Ever since Donald Trump took over as the US President, he has maintained a strong stand against the H-1B visas. Only a couple of days ago, a report suggested that Trump administration’s new proposal based on the President’s poll promise of “Buy American, Hire American” may force lakhs of Indian techies out of America. If this new proposal is cleared then the H-1B visas of those waiting for permanent residency or green card will not be extended. However, in what has emerged as a big surprise, Donald Trump wasn’t always against this visa!
According to the book ‘Fire and Fury: Inside the Trump White House’ written by journalist Michael Wolff, Donald Trump had actually shown support for US H-1B visa regime, contrary to his campaign rhetoric against the work visas popular among Indian IT professionals.
The book claims that after a meeting with a delegation of Silicon Valley leaders at the Trump Towers on December 14, 2016; Trump, then as president-elect, said that the tech industry needed help on the issue of H-1B.

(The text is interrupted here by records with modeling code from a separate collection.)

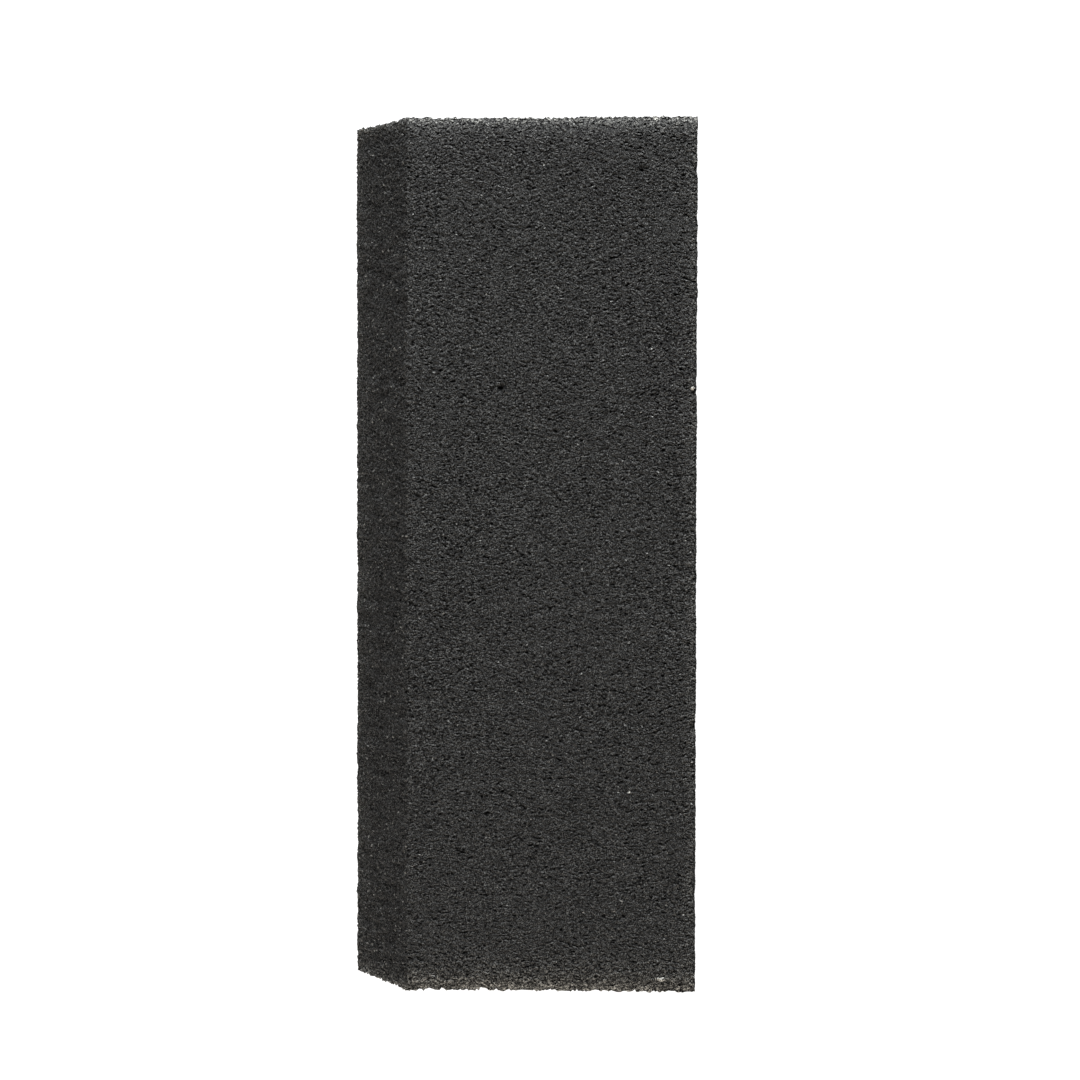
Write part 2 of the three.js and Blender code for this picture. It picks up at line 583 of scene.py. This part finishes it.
def towards(nodes, links, colour, other, share):
    """A colour output, taken by a share that varies towards another colour."""
    mix = nodes.new("ShaderNodeMix")
    mix.data_type = "RGBA"
    mix.inputs["B"].default_value = other
    links.new(share, mix.inputs["Factor"])
    links.new(colour, mix.inputs["A"])
    return mix.outputs["Result"]


# Each facet of a grain has its own tone, and the brightest few are painted glints, standing in for
# highlights. Speckles finer than the grains lie over that, pits are painted black as shade, and
# worn places and the rims show pale grains, partly as painted rim light.
dark_grit, nodes, links, shader = new_paint("dark_grit")
tint = nodes.new("ShaderNodeValToRGB")
stops = tint.color_ramp.elements
stops[0].color = (0.01, 0.01, 0.01, 1)
stops[1].position = 0.5
stops[1].color = (0.025, 0.025, 0.0245, 1)
# The top two stops are painted highlights: a few facets made bright in colour as glints.
painted_glint = stops.new(0.997)
painted_glint.color = (0.06, 0.06, 0.058, 1)
brightest_painted_glint = stops.new(1.0)
brightest_painted_glint.color = (0.22, 0.22, 0.21, 1)
links.new(written(nodes, "tone"), tint.inputs["Fac"])
speckle = fine_noise(nodes, links, 3300, 0, (1.15, 1.3, 1))
speckle = spread(nodes, links, speckle, 0.4, 0.6, 0, 2.03)
pale_share = nodes.new("ShaderNodeMath")
pale_share.operation = "MULTIPLY"
pale_share.use_clamp = True
links.new(written(nodes, "pale"), pale_share.inputs[0])
links.new(speckle, pale_share.inputs[1])
grit_colour = mottled(nodes, links, tint.outputs["Color"], speckle)
# The painted shade darkens pits, dents and the angled edge towards black.
grit_colour = towards(nodes, links, grit_colour, (0.003, 0.003, 0.003, 1), written(nodes, "painted_shade"))
grit_colour = towards(nodes, links, grit_colour, (0.5, 0.49, 0.45, 1), pale_share.outputs["Value"])
links.new(grit_colour, shader.inputs["Base Color"])
pitted(nodes, links, shader, fine_noise(nodes, links, 5000, 2), 0.3 * MM)
shader.inputs["Roughness"].default_value = 0.8
shader.inputs["Specular IOR Level"].default_value = 0.15

for side, name in enumerate(SIDES):
    across = round(sum(spans(side)) / GAPS[side])
    coat = wrapped_coat(side, across, 0, GRIT_DEPTH, 0, rough_skin(side))
    bmesh.ops.triangulate(coat, faces=coat.faces[:], quad_method="BEAUTY")
    tone = coat.faces.layers.float.new("tone")
    for face in coat.faces:
        face[tone] = noise.cell(face.calc_center_median() / SPECK) / 2 + 0.5
    grit = finished(name + "_grit", coat, dark_grit)
    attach(grit, "root")
    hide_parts(name + "_grit_coat")
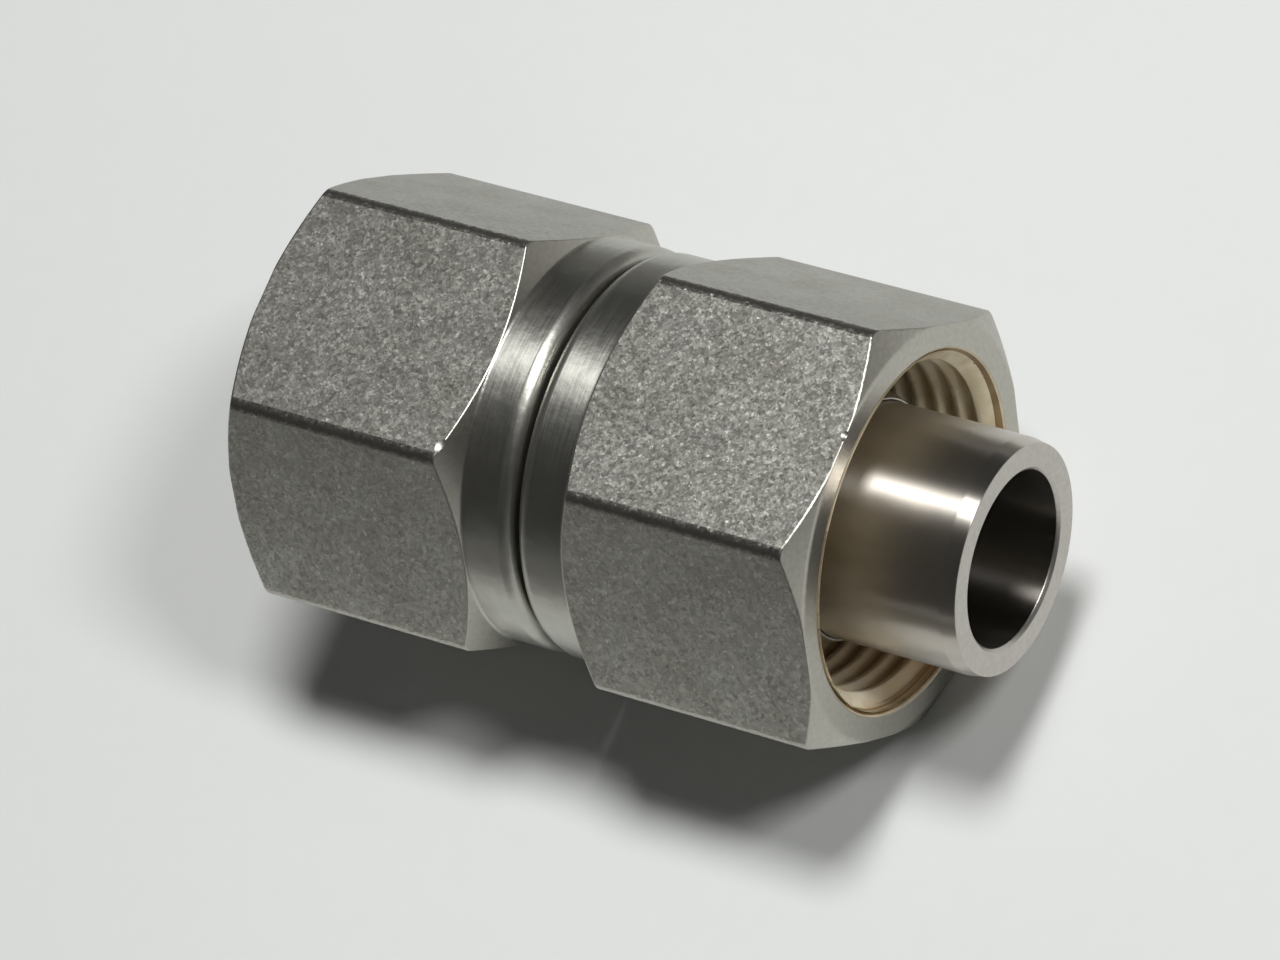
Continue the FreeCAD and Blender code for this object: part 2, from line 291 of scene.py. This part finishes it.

Wolff wrote that Trump had called media mogul Rupert Murdoch later that afternoon, who asked him how the meeting had gone. “Oh, great, just great,” says Trump. “These guys really need my help. Obama was not very favourable to them, too much regulation. This is really an opportunity for me to help them,” he added.
“Donald,” says Murdoch, “for eight years these guys had Obama in their pocket. They practically ran the administration. They don’t need your help.”
“Take this H-1B visa issue. They really need these H-1B visas,” Trump was quoted as telling Murdoch over phone after the meeting, according to excerpts from the book published in New York magazine.
“What a f…ing idiot,” Wolff quotes Murdoch as saying (on the basis of third party accounts) as he gets off the phone.
The White House, however, has disputed the content of the book and described it as fiction.
“Murdoch suggested that taking a liberal approach to H-1B visas, which open America’s doors to select immigrants, might be hard to square with his promises to build a wall and close the borders,” Wolff writes.
As per the current law, the foreign guest workers are allowed one 3-year extension of the H-1B visa of three-year validity. At the end of the sixth year, the guest worker has a pending Green Card (Permanent Residency) application, then there is an almost indefinite extension of the H-1B visa till such time the applicant’s Green Card processing is completed.
Meanwhile, some US lawmakers and advocacy groups have criticised the Trump administration’s reported plan to curb H-1B visa extensions. “Imposing these draconian restrictions on H-1B visa holders will tear families apart, drain our society of talent and expertise, and damage our relationship with an important partner, India,” Congresswoman Tulsi Gabbard said.